● Your objective: Wherever a line below holds the word "part", copy that line.

● Records to process:
————————
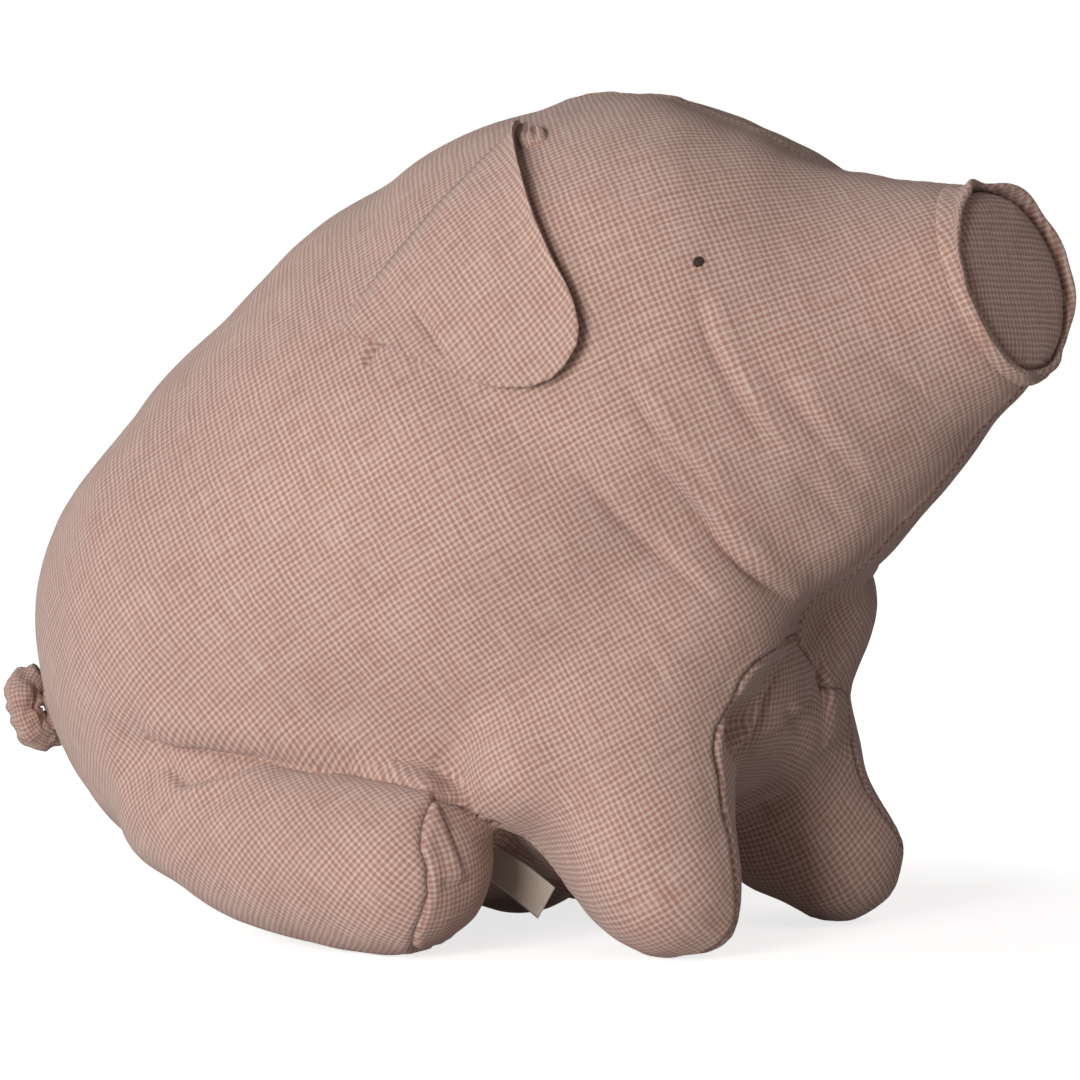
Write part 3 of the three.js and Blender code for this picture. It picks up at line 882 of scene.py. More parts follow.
————————
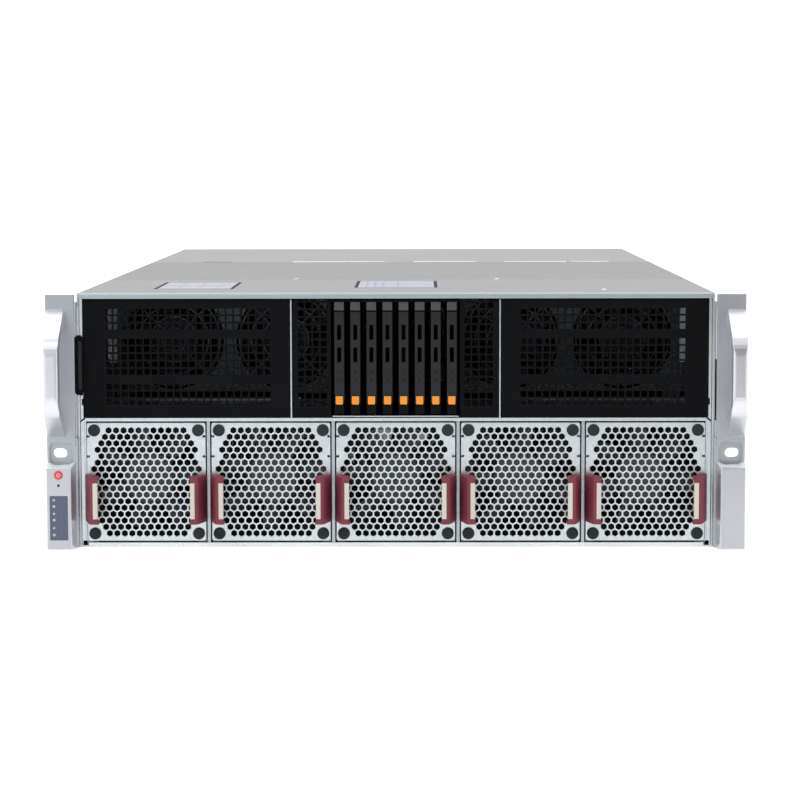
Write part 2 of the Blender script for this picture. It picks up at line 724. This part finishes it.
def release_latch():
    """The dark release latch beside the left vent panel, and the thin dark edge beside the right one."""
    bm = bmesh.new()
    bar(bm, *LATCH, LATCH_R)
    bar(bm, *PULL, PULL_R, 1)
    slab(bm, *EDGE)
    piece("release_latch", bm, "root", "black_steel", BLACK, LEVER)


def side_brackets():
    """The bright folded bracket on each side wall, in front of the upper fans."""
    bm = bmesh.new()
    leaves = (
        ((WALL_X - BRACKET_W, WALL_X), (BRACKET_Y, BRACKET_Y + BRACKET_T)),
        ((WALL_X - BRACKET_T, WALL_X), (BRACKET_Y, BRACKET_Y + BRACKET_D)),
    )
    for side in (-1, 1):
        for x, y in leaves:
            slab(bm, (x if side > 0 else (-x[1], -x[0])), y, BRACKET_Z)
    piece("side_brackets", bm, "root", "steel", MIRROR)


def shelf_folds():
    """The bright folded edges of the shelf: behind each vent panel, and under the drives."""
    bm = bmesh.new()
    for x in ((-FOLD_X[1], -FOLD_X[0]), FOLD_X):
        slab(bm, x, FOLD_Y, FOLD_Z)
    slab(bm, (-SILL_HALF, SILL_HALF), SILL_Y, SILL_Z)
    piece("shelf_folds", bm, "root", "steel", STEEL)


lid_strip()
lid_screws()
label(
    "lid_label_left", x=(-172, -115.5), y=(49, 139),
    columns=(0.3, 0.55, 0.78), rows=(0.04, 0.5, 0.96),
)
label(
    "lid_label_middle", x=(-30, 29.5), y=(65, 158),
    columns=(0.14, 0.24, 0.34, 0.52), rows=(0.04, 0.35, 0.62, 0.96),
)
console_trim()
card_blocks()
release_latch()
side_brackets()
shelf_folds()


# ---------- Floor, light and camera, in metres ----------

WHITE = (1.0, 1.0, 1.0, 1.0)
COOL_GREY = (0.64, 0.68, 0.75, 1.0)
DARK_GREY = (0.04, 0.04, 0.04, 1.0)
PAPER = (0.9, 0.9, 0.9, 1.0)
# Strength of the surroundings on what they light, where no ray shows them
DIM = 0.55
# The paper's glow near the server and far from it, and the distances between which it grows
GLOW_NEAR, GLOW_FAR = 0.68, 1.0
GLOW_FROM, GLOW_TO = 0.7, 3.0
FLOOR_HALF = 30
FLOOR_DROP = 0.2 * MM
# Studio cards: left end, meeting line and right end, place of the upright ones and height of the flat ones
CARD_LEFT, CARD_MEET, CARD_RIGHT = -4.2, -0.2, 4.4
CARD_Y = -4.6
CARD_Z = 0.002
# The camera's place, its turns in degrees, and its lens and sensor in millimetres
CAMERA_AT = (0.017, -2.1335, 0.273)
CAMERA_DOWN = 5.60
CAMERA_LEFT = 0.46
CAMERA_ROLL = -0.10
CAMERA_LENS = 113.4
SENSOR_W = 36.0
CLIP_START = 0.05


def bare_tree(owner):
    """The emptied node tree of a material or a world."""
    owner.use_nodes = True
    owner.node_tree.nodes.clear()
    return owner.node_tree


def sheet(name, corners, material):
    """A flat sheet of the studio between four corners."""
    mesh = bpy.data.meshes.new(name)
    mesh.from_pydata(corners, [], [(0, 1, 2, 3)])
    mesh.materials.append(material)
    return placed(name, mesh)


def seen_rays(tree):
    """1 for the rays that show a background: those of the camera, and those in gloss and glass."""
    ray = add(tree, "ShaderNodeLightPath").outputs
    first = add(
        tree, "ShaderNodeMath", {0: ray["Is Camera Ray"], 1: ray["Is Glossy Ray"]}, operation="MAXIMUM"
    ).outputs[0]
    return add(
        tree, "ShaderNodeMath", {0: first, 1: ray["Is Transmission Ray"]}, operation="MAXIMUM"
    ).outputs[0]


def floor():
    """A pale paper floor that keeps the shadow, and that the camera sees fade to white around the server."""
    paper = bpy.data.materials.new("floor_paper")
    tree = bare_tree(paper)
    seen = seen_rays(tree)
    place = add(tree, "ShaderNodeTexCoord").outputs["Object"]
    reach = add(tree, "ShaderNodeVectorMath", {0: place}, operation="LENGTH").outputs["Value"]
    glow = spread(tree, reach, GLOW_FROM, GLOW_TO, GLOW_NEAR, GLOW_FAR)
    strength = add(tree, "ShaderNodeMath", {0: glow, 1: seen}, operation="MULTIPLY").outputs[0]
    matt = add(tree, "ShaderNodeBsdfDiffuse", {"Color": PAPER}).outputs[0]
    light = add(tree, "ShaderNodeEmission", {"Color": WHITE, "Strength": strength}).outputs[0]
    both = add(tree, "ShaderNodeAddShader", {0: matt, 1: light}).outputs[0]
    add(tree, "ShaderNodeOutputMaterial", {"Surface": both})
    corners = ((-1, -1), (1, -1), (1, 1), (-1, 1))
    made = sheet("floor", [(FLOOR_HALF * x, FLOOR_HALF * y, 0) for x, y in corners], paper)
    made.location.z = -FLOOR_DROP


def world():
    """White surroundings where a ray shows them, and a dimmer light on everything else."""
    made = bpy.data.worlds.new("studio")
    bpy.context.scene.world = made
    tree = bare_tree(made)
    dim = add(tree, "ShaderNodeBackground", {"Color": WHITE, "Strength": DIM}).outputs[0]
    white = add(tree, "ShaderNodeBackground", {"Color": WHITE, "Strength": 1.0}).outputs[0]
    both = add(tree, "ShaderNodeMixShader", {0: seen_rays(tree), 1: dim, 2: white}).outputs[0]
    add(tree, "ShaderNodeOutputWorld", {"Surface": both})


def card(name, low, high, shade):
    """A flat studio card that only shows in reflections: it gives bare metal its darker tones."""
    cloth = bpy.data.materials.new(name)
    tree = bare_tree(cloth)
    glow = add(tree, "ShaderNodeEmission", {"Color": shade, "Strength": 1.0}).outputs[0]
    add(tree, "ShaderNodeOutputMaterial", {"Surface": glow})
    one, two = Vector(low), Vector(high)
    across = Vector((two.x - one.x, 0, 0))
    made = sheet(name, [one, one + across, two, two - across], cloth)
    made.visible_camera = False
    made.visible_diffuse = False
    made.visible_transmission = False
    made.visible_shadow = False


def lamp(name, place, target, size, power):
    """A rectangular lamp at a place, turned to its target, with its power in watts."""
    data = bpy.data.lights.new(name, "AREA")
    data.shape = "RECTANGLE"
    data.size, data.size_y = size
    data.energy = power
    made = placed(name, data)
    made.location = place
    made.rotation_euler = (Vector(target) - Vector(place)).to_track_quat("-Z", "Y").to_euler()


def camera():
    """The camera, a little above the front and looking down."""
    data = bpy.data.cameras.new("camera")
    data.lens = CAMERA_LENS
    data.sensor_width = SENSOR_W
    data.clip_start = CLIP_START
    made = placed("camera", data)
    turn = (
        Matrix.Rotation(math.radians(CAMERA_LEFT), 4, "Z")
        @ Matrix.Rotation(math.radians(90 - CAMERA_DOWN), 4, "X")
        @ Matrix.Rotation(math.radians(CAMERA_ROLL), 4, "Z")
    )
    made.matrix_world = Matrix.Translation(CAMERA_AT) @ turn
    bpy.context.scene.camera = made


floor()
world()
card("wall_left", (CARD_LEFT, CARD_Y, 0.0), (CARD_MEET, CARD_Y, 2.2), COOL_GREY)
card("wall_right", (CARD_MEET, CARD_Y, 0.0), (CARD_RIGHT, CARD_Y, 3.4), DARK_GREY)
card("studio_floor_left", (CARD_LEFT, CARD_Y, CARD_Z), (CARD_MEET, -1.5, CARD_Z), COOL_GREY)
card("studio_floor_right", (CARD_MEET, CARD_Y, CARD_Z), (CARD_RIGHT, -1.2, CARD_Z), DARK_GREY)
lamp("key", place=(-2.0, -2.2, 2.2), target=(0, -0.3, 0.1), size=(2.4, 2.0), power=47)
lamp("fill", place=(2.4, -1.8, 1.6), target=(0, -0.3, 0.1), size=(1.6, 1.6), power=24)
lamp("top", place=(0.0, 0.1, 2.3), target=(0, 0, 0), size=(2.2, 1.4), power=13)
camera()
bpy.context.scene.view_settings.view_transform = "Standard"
————————
● Written solution:
Write part 3 of the three.js and Blender code for this picture. It picks up at line 882 of scene.py. More parts follow.
Write part 2 of the Blender script for this picture. It picks up at line 724. This part finishes it.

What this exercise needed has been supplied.